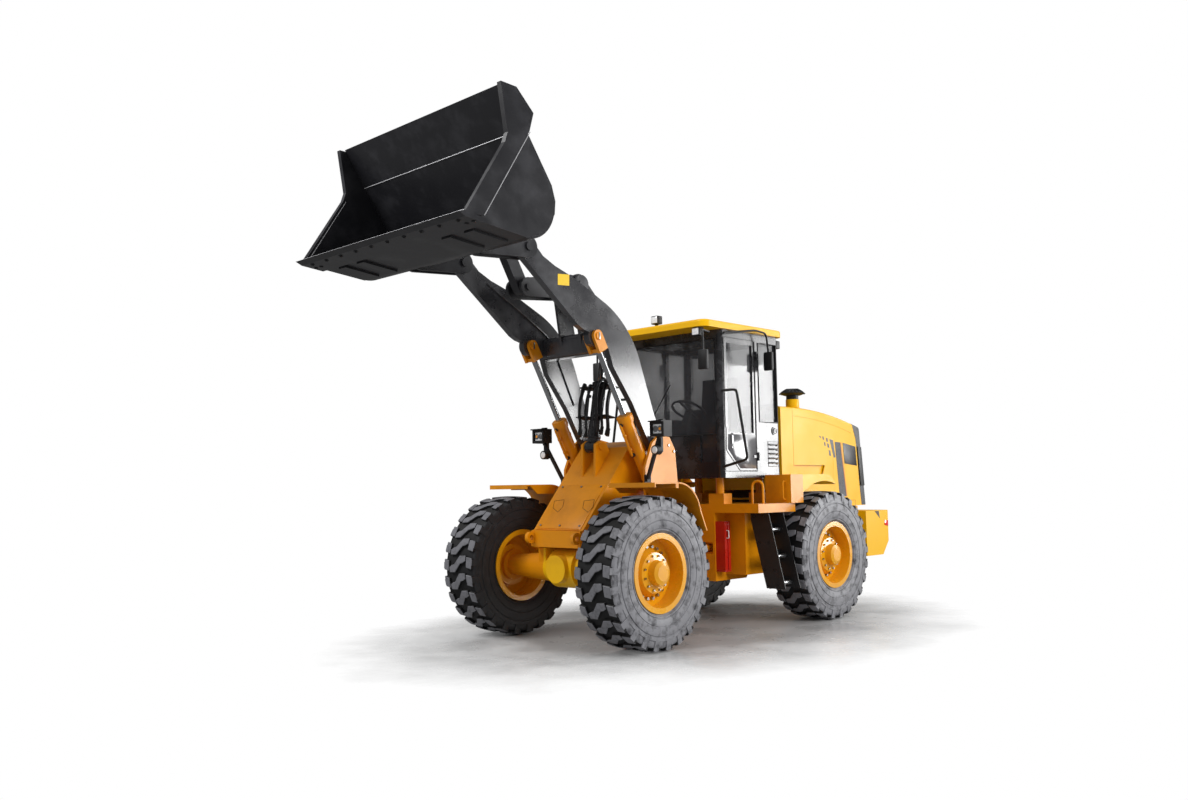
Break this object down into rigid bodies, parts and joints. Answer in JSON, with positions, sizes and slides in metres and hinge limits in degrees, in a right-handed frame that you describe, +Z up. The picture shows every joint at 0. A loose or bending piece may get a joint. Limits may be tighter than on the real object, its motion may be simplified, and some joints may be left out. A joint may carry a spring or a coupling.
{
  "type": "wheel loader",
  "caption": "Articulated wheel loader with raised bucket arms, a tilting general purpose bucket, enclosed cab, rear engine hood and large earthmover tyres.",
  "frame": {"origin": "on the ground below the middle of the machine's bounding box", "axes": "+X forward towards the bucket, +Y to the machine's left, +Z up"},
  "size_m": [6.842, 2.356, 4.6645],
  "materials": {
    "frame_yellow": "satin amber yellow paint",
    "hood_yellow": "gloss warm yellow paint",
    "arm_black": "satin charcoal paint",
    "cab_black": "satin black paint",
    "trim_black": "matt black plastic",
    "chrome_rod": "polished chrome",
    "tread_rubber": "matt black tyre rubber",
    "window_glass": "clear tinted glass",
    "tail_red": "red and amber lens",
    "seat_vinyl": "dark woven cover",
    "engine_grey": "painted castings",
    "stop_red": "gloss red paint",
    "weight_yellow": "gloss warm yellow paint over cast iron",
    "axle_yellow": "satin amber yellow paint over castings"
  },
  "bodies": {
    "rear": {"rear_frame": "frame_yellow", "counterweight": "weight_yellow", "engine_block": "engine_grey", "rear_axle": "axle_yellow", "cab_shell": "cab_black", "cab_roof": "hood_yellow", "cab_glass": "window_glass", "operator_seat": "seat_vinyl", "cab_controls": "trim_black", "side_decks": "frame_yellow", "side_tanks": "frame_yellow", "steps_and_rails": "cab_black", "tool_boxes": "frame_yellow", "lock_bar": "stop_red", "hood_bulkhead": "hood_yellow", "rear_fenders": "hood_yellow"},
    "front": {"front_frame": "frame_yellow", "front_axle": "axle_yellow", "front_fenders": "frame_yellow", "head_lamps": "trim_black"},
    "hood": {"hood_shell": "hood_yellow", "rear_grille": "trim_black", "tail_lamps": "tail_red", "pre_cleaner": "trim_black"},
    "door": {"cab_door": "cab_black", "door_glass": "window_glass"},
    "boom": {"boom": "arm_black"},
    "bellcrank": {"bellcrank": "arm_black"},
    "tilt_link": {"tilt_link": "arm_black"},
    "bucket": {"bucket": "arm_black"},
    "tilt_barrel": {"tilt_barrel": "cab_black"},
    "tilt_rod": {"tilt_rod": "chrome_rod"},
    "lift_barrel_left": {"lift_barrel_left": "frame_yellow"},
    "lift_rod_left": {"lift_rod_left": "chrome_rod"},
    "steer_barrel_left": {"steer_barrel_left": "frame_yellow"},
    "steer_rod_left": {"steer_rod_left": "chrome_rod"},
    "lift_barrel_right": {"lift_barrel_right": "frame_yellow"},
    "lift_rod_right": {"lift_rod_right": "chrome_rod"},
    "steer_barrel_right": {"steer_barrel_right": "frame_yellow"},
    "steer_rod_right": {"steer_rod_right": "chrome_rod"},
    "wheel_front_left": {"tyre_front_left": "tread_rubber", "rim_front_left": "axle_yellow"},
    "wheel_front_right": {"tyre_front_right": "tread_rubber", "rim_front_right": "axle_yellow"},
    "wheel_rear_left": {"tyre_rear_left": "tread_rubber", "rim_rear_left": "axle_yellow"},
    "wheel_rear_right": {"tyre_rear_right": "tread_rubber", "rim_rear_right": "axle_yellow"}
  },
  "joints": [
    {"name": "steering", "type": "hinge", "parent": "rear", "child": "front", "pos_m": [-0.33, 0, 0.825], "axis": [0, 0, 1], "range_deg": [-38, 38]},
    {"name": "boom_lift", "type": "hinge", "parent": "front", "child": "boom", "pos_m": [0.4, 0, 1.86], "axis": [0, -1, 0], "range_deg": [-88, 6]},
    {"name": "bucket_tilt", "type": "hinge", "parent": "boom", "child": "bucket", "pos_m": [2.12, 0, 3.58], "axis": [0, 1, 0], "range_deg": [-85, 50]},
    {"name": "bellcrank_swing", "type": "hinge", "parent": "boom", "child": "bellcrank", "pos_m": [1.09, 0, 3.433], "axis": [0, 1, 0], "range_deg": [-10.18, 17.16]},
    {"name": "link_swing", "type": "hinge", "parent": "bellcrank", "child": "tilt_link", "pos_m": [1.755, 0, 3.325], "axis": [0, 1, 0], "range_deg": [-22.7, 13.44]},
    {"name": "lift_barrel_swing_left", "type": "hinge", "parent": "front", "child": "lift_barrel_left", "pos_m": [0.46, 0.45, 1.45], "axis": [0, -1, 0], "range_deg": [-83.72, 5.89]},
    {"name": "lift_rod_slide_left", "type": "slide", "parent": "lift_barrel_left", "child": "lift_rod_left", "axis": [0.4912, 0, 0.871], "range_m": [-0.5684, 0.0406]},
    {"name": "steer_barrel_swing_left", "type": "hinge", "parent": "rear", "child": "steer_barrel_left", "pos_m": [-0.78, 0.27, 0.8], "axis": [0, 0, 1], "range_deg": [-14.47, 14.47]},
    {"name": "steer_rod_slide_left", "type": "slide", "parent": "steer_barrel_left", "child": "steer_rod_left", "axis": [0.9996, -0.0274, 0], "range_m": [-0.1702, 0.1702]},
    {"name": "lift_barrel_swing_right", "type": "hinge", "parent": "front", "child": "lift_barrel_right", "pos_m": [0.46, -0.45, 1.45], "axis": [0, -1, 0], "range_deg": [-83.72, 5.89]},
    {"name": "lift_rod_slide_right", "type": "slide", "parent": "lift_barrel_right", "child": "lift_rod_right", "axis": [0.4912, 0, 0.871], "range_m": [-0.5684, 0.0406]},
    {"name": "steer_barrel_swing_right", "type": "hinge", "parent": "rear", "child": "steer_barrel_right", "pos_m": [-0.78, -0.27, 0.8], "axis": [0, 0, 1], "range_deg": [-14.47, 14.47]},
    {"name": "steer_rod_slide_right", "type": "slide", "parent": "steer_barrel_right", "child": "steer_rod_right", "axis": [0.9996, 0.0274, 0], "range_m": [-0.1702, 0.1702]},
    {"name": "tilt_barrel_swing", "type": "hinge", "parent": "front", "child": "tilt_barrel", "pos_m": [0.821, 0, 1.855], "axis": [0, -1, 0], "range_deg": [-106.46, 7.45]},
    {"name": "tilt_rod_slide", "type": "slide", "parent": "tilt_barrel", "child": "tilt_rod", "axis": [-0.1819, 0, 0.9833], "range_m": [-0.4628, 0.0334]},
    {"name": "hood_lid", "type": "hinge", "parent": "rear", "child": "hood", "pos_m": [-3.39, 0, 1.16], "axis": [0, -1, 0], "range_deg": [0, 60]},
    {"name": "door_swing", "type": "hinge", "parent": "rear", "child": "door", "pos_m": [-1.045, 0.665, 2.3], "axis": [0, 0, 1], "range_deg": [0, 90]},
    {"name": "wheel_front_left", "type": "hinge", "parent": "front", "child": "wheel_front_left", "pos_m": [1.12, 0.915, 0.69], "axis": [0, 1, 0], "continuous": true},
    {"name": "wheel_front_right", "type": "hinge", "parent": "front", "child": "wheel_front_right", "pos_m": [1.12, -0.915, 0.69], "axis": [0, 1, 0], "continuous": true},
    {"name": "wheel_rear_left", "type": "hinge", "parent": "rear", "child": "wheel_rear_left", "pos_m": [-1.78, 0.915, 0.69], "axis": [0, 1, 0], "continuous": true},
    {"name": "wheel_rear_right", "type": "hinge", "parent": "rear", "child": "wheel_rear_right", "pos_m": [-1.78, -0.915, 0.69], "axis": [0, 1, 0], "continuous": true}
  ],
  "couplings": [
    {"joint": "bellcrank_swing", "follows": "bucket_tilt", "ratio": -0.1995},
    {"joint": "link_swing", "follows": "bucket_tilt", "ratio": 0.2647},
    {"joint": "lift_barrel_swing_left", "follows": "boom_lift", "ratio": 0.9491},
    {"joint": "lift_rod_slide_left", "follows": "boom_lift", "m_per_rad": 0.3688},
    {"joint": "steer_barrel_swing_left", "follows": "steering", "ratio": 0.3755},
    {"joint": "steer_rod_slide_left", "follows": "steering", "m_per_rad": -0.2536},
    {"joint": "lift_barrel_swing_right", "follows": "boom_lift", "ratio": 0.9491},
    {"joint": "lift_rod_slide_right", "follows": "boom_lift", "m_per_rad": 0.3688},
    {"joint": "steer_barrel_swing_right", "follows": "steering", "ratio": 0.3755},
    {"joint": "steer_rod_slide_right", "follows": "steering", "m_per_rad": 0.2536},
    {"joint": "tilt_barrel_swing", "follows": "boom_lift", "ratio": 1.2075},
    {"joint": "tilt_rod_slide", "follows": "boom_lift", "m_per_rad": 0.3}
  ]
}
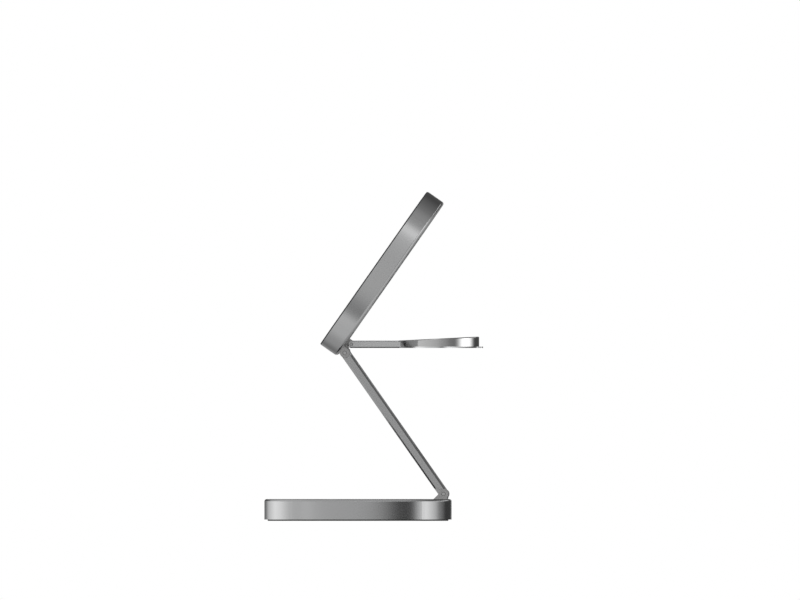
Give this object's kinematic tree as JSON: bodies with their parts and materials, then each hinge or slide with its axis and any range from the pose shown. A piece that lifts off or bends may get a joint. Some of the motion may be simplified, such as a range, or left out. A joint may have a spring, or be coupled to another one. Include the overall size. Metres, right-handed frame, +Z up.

========

Pull out every line in the data above that has the word "joints".

Break this object down into rigid bodies, parts and joints. Answer in JSON, with positions, sizes and slides in metres and hinge limits in degrees, in a right-handed frame that you describe, +Z up. The picture shows every joint at 0. A loose or bending piece may get a joint. Limits may be tighter than on the real object, its motion may be simplified, and some joints may be left out. A joint may carry a spring or a coupling.
  "joints": [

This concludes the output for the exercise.